Private investigator suing HCPO, Jersey City over OPRAs related to police-involved shooting


A private investigator is suing the Hudson County Prosecutor’s Office and the City of Jersey City over Open Public Records Act requests related to a police-involved shooting in July that he alleges were either improperly denied or not answered in a timely fashion.

Private investigator Richie Rivera. Facebook photo.

By John Heinis/Hudson County View

The OPRA requests revolve around a controversial July 1st shooting at the Arlington Gardens Housing Complex where Davante Moore and Shaquan Rush were shot by Jersey City police officers in the midst of fireworks being set off in the area.
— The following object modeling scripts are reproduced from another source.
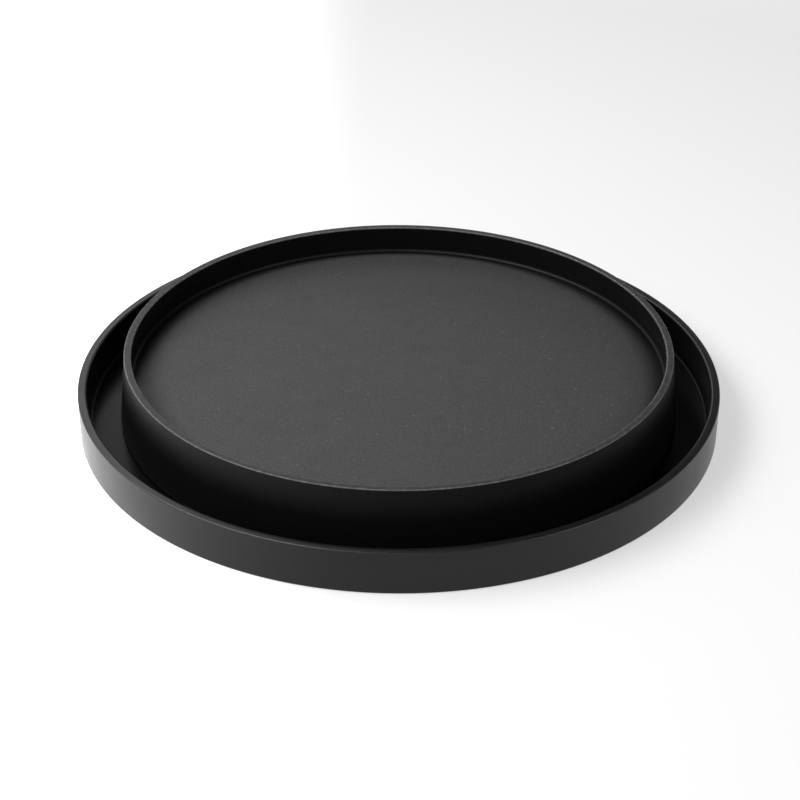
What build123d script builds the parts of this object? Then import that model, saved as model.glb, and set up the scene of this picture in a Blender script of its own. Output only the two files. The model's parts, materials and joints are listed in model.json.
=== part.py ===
from build123d import *
import math
import os

# A round serving tray that turns on a hidden ball bearing inside a low-rimmed base tray.
# Millimetres, +Z up, origin on the turning axis at the surface the tray stands on.

# Driving dimensions: base tray
base_radius = 200.0        # outside of the upright hoop
base_height = 27.3         # top of the hoop above the table
base_wall = 5.5            # thickness of the hoop
base_floor_top = 5.2       # upper face of the floor panel above the table
base_rebate = 2.0          # depth of the hoop's rebate that takes the floor panel
underside = 0.3            # bottom of hoop and floor above the table

# Driving dimensions: turning tray
turn_radius = 170.3        # outside of the conical hoop at its top
turn_foot_radius = 174.9   # outside of the same cone at the base floor
turn_height = 48.4         # top of the hoop above the table
turn_wall = 4.6            # thickness of the hoop, measured level
turn_floor_top = 29.1      # serving surface above the table
turn_floor_thickness = 4.6
turn_groove = 0.8          # depth of the hoop's groove that holds the floor panel
skirt_gap = 1.3            # running gap between the skirt and the base floor

# Driving dimensions: small features shared by both trays
cove_radius = 2.0          # cove between each floor and its hoop
cove_toe = 0.3             # blunt edge of the bead that makes the cove

# Driving dimensions: feet
pad_count = 6
pad_radius = 9.0
pad_thickness = 1.6
pad_circle = 168.0
pad_clearance = 0.1

# Driving dimensions: ball bearing and the wood that carries it
spacer_radius = 76.0
spacer_thickness = 5.0
backing_radius = 64.0
ring_height = 8.0          # height of either bearing ring
ring_offset = 1.5          # the turning ring stands this much higher than the fixed one
lower_ring_outside = 70.0
upper_ring_inside = 38.0
ring_gap = 1.8             # radial gap between the two rings
pitch_radius = 53.5        # circle of the ball centres
ball_radius = 2.5
ball_count = 24
race_clearance = 0.05
cage_thickness = 1.0
cage_height = 7.0
pocket_clearance = 0.15
plug_radius = 2.75
plug_angle = 22.5

# Driving dimensions: countersunk screws
screw_shank = 1.6          # radius
screw_head = 3.1           # radius
screw_head_height = 1.8
screw_count = 4
screw_clearance = 0.05
screw_sink = 0.2           # how far each head lies below its surface
recess_length = 3.4        # cross recess of the driver
recess_width = 0.9
recess_depth = 1.1
lower_screw_circle = 62.5
upper_screw_circle = 44.5
spacer_screw_circle = 67.0
lower_screw_length = 12.0
upper_screw_length = 11.8
spacer_screw_length = 8.8
access_radius = 4.5        # screwdriver hole through the spacer

# Radii and heights that follow
base_inside = base_radius - base_wall
turn_lean = (turn_foot_radius - turn_radius) / (turn_height - base_floor_top)
skirt_bottom = base_floor_top + skirt_gap
turn_floor_bottom = turn_floor_top - turn_floor_thickness
spacer_top = base_floor_top + spacer_thickness
lower_ring_top = spacer_top + ring_height
upper_ring_bottom = spacer_top + ring_offset
upper_ring_top = upper_ring_bottom + ring_height
race_height = (spacer_top + upper_ring_top) / 2
lower_ring_inside = pitch_radius + ring_gap / 2
upper_ring_outside = pitch_radius - ring_gap / 2
race_groove = ball_radius + race_clearance


def turn_outside(height):
    """Radius of the turning hoop's outer face at a height: a cone that narrows upwards."""
    return turn_foot_radius - turn_lean * (height - base_floor_top)


def turn_inside(height):
    return turn_outside(height) - turn_wall


def turned(outline, eased=()):
    """Solid of revolution about Z from a closed outline of (radius, height) corners.

    eased lists the corners to round, each with its radius.
    """
    section = make_face(Polyline(*outline, close=True))
    for corner, radius in eased:
        vertex = section.vertices().sort_by_distance((*corner, 0))[0]
        section = fillet(vertex, radius)
    return revolve(Plane.XZ * section, Axis.Z)


def around(piece, radius, count, first_angle=0.0):
    """Copies of a piece evenly spaced on a circle about Z."""
    step = 360 / count
    return [Rot(0, 0, first_angle + step * i) * Pos(radius, 0, 0) * piece for i in range(count)]


def without(body, cutters):
    for cutter in cutters:
        body = body - cutter
    return body


def group(pieces):
    return Compound(children=pieces)


def countersunk_screw(length):
    """Screw that hangs down from its head, whose flat top is at height 0, with a cross recess."""
    tip = 1.5
    outline = [
        (0, 0),
        (screw_head, 0),
        (screw_head, -0.3),
        (screw_shank, -screw_head_height),
        (screw_shank, tip - length),
        (0.2, -length),
        (0, -length),
    ]
    screw = turned(outline)
    for angle in (0, 90):
        slot = Pos(0, 0, -recess_depth / 2) * Box(recess_length, recess_width, recess_depth)
        screw = screw - Rot(0, 0, angle) * slot
    return screw


def screw_hole(length):
    """The space a countersunk screw needs, a little larger than the screw all round."""
    head = screw_head + screw_clearance
    shank = screw_shank + screw_clearance
    outline = [
        (0, screw_sink + 1),
        (head, screw_sink + 1),
        (head, -0.3),
        (shank, -screw_head_height),
        (shank, -length),
        (0, -length),
    ]
    return turned(outline)


def driven_down(piece, height):
    return Pos(0, 0, height - screw_sink) * piece


def driven_up(piece, height):
    return Pos(0, 0, height + screw_sink) * Rot(180, 0, 0) * piece


def base_rim():
    """Upright hoop, rebated inside at the bottom for the floor panel."""
    rebate_radius = base_inside + base_rebate
    outline = [
        (base_radius, underside),
        (base_radius, base_height),
        (base_inside, base_height),
        (base_inside, base_floor_top),
        (rebate_radius, base_floor_top),
        (rebate_radius, underside),
    ]
    eased = [(outline[0], 0.8), (outline[1], 0.9), (outline[2], 1.5)]
    return turned(outline, eased)


def base_floor():
    """Flat panel with pockets for the pads and holes for the spacer's screws."""
    edge = base_inside + base_rebate
    outline = [(0, underside), (edge, underside), (edge, base_floor_top), (0, base_floor_top)]
    panel = turned(outline)
    pocket_depth = pad_thickness - underside
    pocket = Cylinder(pad_radius + pad_clearance, 2 * pocket_depth)
    pockets = around(Pos(0, 0, underside) * pocket, pad_circle, pad_count, 30)
    hole = driven_up(screw_hole(spacer_screw_length), underside)
    return without(panel, pockets + around(hole, spacer_screw_circle, screw_count, 45))


def cove_bead(wall_radius, lean, floor_height):
    """Ring of filler in the corner between a floor and a hoop, hollowed to a cove.

    wall_radius is the hoop's inner radius at the floor, and lean how fast it narrows upwards.
    """
    reach = cove_radius + cove_toe
    top = floor_height + reach
    wall_top = wall_radius - lean * reach
    bulge = cove_radius * (1 - math.sqrt(0.5))
    toe = (wall_radius - reach, floor_height + cove_toe)
    middle = (wall_radius - cove_toe - bulge, floor_height + cove_toe + bulge)
    head = (wall_top - cove_toe, top)
    section = make_face([
        Line((wall_radius, floor_height), (toe[0], floor_height)),
        Line((toe[0], floor_height), toe),
        ThreePointArc(toe, middle, head),
        Line(head, (wall_top, top)),
        Line((wall_top, top), (wall_radius, floor_height)),
    ])
    return revolve(Plane.XZ * section, Axis.Z)


def turntable_rim():
    """Conical hoop: wall above the serving floor and skirt below it, grooved for the floor."""
    groove_top = turn_floor_top
    outline = [
        (turn_outside(skirt_bottom), skirt_bottom),
        (turn_radius, turn_height),
        (turn_inside(turn_height), turn_height),
        (turn_inside(groove_top), groove_top),
        (turn_inside(groove_top) + turn_groove, groove_top),
        (turn_inside(turn_floor_bottom) + turn_groove, turn_floor_bottom),
        (turn_inside(turn_floor_bottom), turn_floor_bottom),
        (turn_inside(skirt_bottom), skirt_bottom),
    ]
    eased = [(outline[0], 0.8), (outline[1], 0.8), (outline[2], 1.1), (outline[7], 0.8)]
    return turned(outline, eased)


def turntable_floor():
    """Serving panel whose conical edge sits in the hoop's groove."""
    outline = [
        (0, turn_floor_bottom),
        (turn_inside(turn_floor_bottom) + turn_groove, turn_floor_bottom),
        (turn_inside(turn_floor_top) + turn_groove, turn_floor_top),
        (0, turn_floor_top),
    ]
    return turned(outline)


def foot_pads():
    """Thin round pads let into the underside, one solid each."""
    outline = [(0, 0), (pad_radius, 0), (pad_radius, pad_thickness), (0, pad_thickness)]
    pad = turned(outline, [(outline[1], 0.4)])
    return around(pad, pad_circle, pad_count, 30)


def spacer_disc():
    """Disc that lifts the bearing, with pilot holes and one screwdriver hole."""
    outline = [
        (0, base_floor_top),
        (spacer_radius, base_floor_top),
        (spacer_radius, spacer_top),
        (0, spacer_top),
    ]
    disc = turned(outline, [(outline[2], 1.0)])
    from_below = driven_up(screw_hole(spacer_screw_length), underside)
    from_above = driven_down(screw_hole(lower_screw_length), lower_ring_top)
    access = Pos(0, 0, (base_floor_top + spacer_top) / 2) * Cylinder(access_radius, 2 * spacer_thickness)
    cutters = around(from_below, spacer_screw_circle, screw_count, 45)
    cutters += around(from_above, lower_screw_circle, screw_count)
    cutters += around(access, upper_screw_circle, 1, plug_angle)
    return without(disc, cutters)


def race_ring():
    """The round channel that the balls run in, as a cutter."""
    section = Pos(pitch_radius, race_height) * Circle(race_groove)
    return revolve(Plane.XZ * section, Axis.Z)


def radial(piece):
    """Turns a piece standing on Z so that it points outwards at the race's height."""
    return Rot(0, 0, plug_angle) * Pos(0, 0, race_height) * Rot(0, 90, 0) * piece


def bearing_lower_ring():
    """Fixed outer ring, screwed down to the spacer."""
    outline = [
        (lower_ring_inside, spacer_top),
        (lower_ring_outside, spacer_top),
        (lower_ring_outside, lower_ring_top),
        (lower_ring_inside, lower_ring_top),
    ]
    ring = turned(outline, [(outline[1], 0.6), (outline[2], 0.6)]) - race_ring()
    hole = driven_down(screw_hole(lower_screw_length), lower_ring_top)
    ring = without(ring, around(hole, lower_screw_circle, screw_count))
    loading_length = lower_ring_outside - pitch_radius + 2
    loading = Cylinder(plug_radius + screw_clearance, loading_length)
    return ring - radial(Pos(0, 0, pitch_radius + loading_length / 2) * loading)


def race_filling_plug():
    """Slotted plug in the hole through which the balls are loaded."""
    inner_end = pitch_radius + race_groove + 0.25
    length = lower_ring_outside - 0.4 - inner_end
    plug = Pos(0, 0, inner_end + length / 2) * Cylinder(plug_radius, length)
    slot_depth = 1.4
    slot = Pos(0, 0, inner_end + length - slot_depth / 2) * Box(1.0, 4 * plug_radius, slot_depth)
    return radial(plug - slot)


def bearing_upper_ring():
    """Turning inner ring, screwed up to the backing disc."""
    outline = [
        (upper_ring_inside, upper_ring_bottom),
        (upper_ring_outside, upper_ring_bottom),
        (upper_ring_outside, upper_ring_top),
        (upper_ring_inside, upper_ring_top),
    ]
    ring = turned(outline, [(outline[0], 0.6), (outline[3], 0.6)]) - race_ring()
    hole = driven_up(screw_hole(upper_screw_length), upper_ring_bottom)
    return without(ring, around(hole, upper_screw_circle, screw_count, plug_angle))


def ball_cage():
    """Strip cage: a thin ring with one round pocket for each ball."""
    inside = pitch_radius - cage_thickness / 2
    bottom = race_height - cage_height / 2
    outline = [
        (inside, bottom),
        (inside + cage_thickness, bottom),
        (inside + cage_thickness, bottom + cage_height),
        (inside, bottom + cage_height),
    ]
    pocket = Pos(0, 0, race_height) * Rot(0, 90, 0) * Cylinder(ball_radius + pocket_clearance, 4)
    return without(turned(outline), around(pocket, pitch_radius, ball_count))


def bearing_balls():
    return group(around(Pos(0, 0, race_height) * Sphere(ball_radius), pitch_radius, ball_count))


def backing_disc():
    """Disc bonded under the serving floor, which takes the turning ring's screws."""
    outline = [
        (0, upper_ring_top),
        (backing_radius, upper_ring_top),
        (backing_radius, turn_floor_bottom),
        (0, turn_floor_bottom),
    ]
    disc = turned(outline, [(outline[1], 1.0)])
    hole = driven_up(screw_hole(upper_screw_length), upper_ring_bottom)
    return without(disc, around(hole, upper_screw_circle, screw_count, plug_angle))


def screws(screw, circle, first_angle=0.0):
    return group(around(screw, circle, screw_count, first_angle))


nodes = {
    "base_rim": base_rim(),
    "base_floor": base_floor(),
    "base_cove_bead": cove_bead(base_inside, 0, base_floor_top),
    "turntable_rim": turntable_rim(),
    "turntable_floor": turntable_floor(),
    "turntable_cove_bead": cove_bead(turn_inside(turn_floor_top), turn_lean, turn_floor_top),
    "spacer_disc": spacer_disc(),
    "spacer_screws": screws(
        driven_up(countersunk_screw(spacer_screw_length), underside), spacer_screw_circle, 45
    ),
    "bearing_lower_ring": bearing_lower_ring(),
    "lower_ring_screws": screws(
        driven_down(countersunk_screw(lower_screw_length), lower_ring_top), lower_screw_circle
    ),
    "race_filling_plug": race_filling_plug(),
    "bearing_balls": bearing_balls(),
    "ball_cage": ball_cage(),
    "bearing_upper_ring": bearing_upper_ring(),
    "upper_ring_screws": screws(
        driven_up(countersunk_screw(upper_screw_length), upper_ring_bottom), upper_screw_circle, plug_angle
    ),
    "backing_disc": backing_disc(),
}
for number, pad in enumerate(foot_pads(), start=1):
    nodes[f"foot_pad_{number}"] = pad

os.makedirs("parts", exist_ok=True)
for name, shape in nodes.items():
    export_step(shape, f"parts/{name}.step")
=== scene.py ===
import bpy
import bmesh
import json
import math
from mathutils import Matrix, Vector


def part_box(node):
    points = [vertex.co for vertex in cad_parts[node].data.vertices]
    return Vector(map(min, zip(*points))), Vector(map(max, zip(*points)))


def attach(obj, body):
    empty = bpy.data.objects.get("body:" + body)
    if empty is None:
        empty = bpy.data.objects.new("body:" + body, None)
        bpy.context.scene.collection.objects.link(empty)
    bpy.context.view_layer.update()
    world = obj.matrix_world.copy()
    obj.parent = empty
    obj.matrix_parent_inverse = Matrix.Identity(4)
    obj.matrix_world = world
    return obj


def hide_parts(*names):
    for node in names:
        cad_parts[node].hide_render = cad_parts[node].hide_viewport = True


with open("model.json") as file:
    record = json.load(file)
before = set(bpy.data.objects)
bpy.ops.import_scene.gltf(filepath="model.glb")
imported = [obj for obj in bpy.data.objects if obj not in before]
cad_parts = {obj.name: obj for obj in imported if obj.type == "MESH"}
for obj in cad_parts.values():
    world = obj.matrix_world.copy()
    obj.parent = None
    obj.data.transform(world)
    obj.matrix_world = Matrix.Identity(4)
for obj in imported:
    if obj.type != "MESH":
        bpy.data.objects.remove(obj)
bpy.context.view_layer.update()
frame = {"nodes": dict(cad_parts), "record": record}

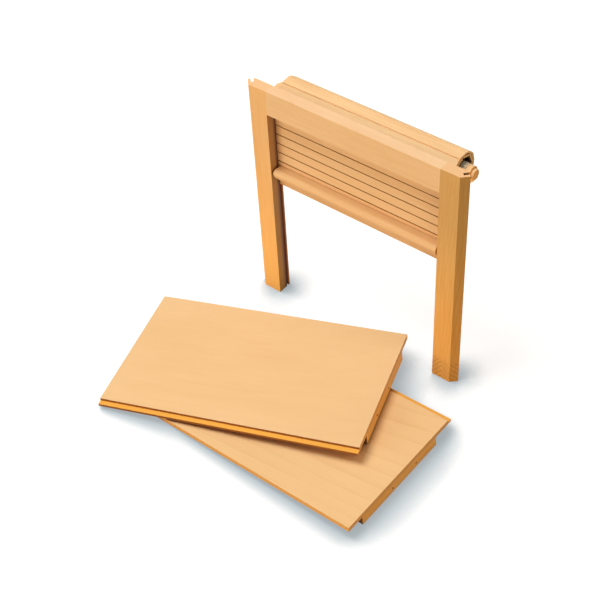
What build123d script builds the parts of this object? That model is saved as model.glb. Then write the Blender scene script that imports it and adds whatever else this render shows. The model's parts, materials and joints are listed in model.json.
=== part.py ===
from build123d import *
from math import acos, atan2, cos, hypot, pi, sin
import os

os.makedirs("parts", exist_ok=True)

# A corner appliance garage: a face frame with a roll-up tambour door that coils
# behind its top rail, and the two side panels that tongue into its bevelled stiles.
# X runs right along the front of the frame, Y back through it, Z up. The origin is on
# the counter, in the middle of the doorway, at the front of the frame. Millimetres.

# Face frame
HEIGHT = 457.2  # counter to the underside of the wall cabinets
FRONT_WIDTH = 419.1  # across the front of the two stiles
THICKNESS = 20.5
STILE_WIDTH = 36.0
RAIL_HEIGHT = 47.0
BEVEL_WIDTH = 11.5  # how far the 45 degree bevel runs sideways, and back
DOWEL_RADIUS = 4.0
DOWEL_DEPTH = 15.0
DOWEL_LENGTH = 28.0
DOWEL_SPACING = 24.0

# Side panels
PANEL_LENGTH = 476.25
PANEL_DEPTH = 273.05  # without its tongue
PANEL_THICKNESS = 9.5
SHOULDER_DEPTH = 4.8  # outer face down to the tongue, and the stile's lip that covers it
TONGUE_LENGTH = 9.2
TONGUE_SIDE_GAP = 0.5
TONGUE_END_GAP = 0.3
CLEAT_WIDTH = 19.0
CLEAT_LENGTH = 203.2
PILOT_RADIUS = 1.6
PILOT_PLACES = (116.0, 181.0)  # from the panel's back edge
CLEAT_SCREW_SPACING = 88.0
CLEAT_SCREW_RADIUS = 1.75
CLEAT_SCREW_HEAD_RADIUS = 3.5
CLEAT_SCREW_HEAD_HEIGHT = 2.2
CLEAT_SCREW_DEPTH = 6.5  # into the board

# Tambour
SLAT_PITCH = 19.05
SLAT_THICKNESS = 3.2
SLAT_GAP = 0.3
SLAT_CHAMFER = 0.9
SLAT_END_GAP = 1.1  # between a slat's end and the floor of its track
CANVAS_THICKNESS = 0.6
CANVAS_WIDTH = 330.0
STRAIGHT_SLATS = 8
OUTER_SLATS = 8  # in the outer turn of the coil
INNER_SLATS = 5
FACE_SETBACK = 20.9  # front of the frame to the front of the slats
DOOR_TOP_GAP = 3.5  # top of the straight slats to the top of the frame

# Pull rail
PULL_HEIGHT = 51.8
NOSE_END_GAP = 4.0  # to the stile at each end
NOSE_DEPTH = 19.9
NOSE_TOP_OFFSET = 9.3  # below the top of the rail
NOSE_FOOT_OFFSET = 39.0
QUIRK_WIDTH = 1.6  # fine groove along the top of the nose
QUIRK_DEPTH = 1.2

# Tracks behind the stiles
TRACK_DEPTH = 8.2
TRACK_WIDTH = 16.45
TRACK_TOP_GAP = 33.2  # to the top of the frame
SLOT_DEPTH = 5.05
SLOT_WIDTH = 4.8
PIN_RADIUS = 0.8
PIN_LENGTH = 17.0
PIN_COUNT = 5
PIN_INSET = 42.0  # from each end of a track

# Roller, and the coil round it
AXIS_SETBACK = 40.0  # behind the back of the frame
AXIS_DROP = 38.2  # below the top of the frame
OUTER_TURN_RADIUS = 26.4  # axis to the canvas side of a slat in the outer turn
INNER_TURN_RADIUS = 21.1
LEAD_ANGLE = -13.5  # degrees up from the front
BARREL_RADIUS = 12.4
BARREL_OVERHANG = 21.45  # past the inner edge of each stile
JOURNAL_RADIUS = 9.0
JOURNAL_LENGTH = 6.0
ROLLER_CHAMFER = 1.0
SLEEVE_THICKNESS = 0.8
SLEEVE_INSET = 9.5  # from each end of the barrel
TAIL_LAP_LENGTH = 8.0

# Brackets under the roller's ends
BRACKET_THICKNESS = 2.0
BRACKET_GAP = 2.5  # to the end of the roller's barrel
FOOT_WIDTH = 12.0
FOOT_BELOW = 27.0  # foot plate below and above the roller's axis
FOOT_ABOVE = 17.0
SADDLE_CLEARANCE = 0.05
SADDLE_THICKNESS = 2.0
SADDLE_HALF_WIDTH = 7.3
ARM_DEPTH = 8.5  # roller's axis down to the underside of the arm
ARM_HEIGHT = 7.0
BRACKET_SCREW_RADIUS = 1.75
BRACKET_SCREW_DEPTH = 12.0
BRACKET_SCREW_HEAD_RADIUS = 3.4
BRACKET_SCREW_HEAD_HEIGHT = 1.8
BRACKET_SCREW_INSET = 7.0

# Where the two panels lie, the left one across the right one
RIGHT_PANEL_CORNER = (-204.7, -368.1)
LEFT_PANEL_CORNER = (-335.0, -145.5)
LEFT_PANEL_HEADING = 19.05  # degrees from X
SEAT_GAP = 0.1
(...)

The prosecutor’s office initially indicated they were investigating the incident, where three officers discharged their service weapons, but few other details were known in the immediate aftermath.

On July 11th, Richie Rivera, who says in the suit he has reviewed over 900 completed internal affairs investigations and more than 8,500 use of force reports, filed two similar OPRA requests: one with the HCPO and one with Jersey City.

Each asked for all use of force reports, body camera footage and dash camera footage, as well as making a distinction when requesting the Jersey City Police Department’s use of force training certificates issued since 2016 – as well as the 2017 and 2018 annual use of force reports submitted to the HCPO.

His OPRA request to the HCPO also requested a copy of the “police use of deadly force-attorney general notification report.”

A July 19th response from HCPO Chief of Civil Litigation John Libretti indicates that Rivera was given copies of the Jersey City use-of-force reports delivered to the prosecutor’s office in 2017 and 2018.

According to the suit, filed in Hudson County Superior Court on August 27th, the Jersey City Clerk’s Office has asked for multiple extensions on his request and have not answered to date, while the HCPO denied his OPRA request since the investigation is ongoing and therefore the pertinent information is exempt.

However, Rivera, through his attorney C.J. Griffin, a partner at Pashman Stein Walder Hayden, P.C., argus that the HCPO’s response is in violation of state guidelines.

“HCPO has violated OPRA by failing to provide the Use of Force Reports and Police Use of Deadly Force-Attorney General Notification Report, which are required to be made pursuant to the Attorney General’s Use of Force Policy and are therefore not criminal investigatory records,” the suit says.

” … HCPO’s position is also contrary to the Attorney General Enforcement Directive No. 2018-1, which orders police videos involving police use of deadly force to be released to the public when upon ‘substantial completion of the initial investigation, generally such initial investigation should be concluded within 20 days of the use-of-force event.’”

At a public meeting on July 9th, Hudson County Prosecutor Esther Suarez revealed that Lt. Crisant Bereguette, Raymond Vasquez and Michael Jacobo were the officers involved and that body camera footage from the incident does not exist, as only HCV reported.

The suit seeks to preserve the requested records, as well as awarding counsel fees and costs – along with any other relief the court may deem just and equitable.

A Jersey City spokeswoman deferred comment to the HCPO, where spokesman Ray Worrall said the HCPO stands by their initial response.

“The Hudson County Prosecutor’s Office stands by our response to the initial OPRA request and we look forward to having this matter adjudicated in court.”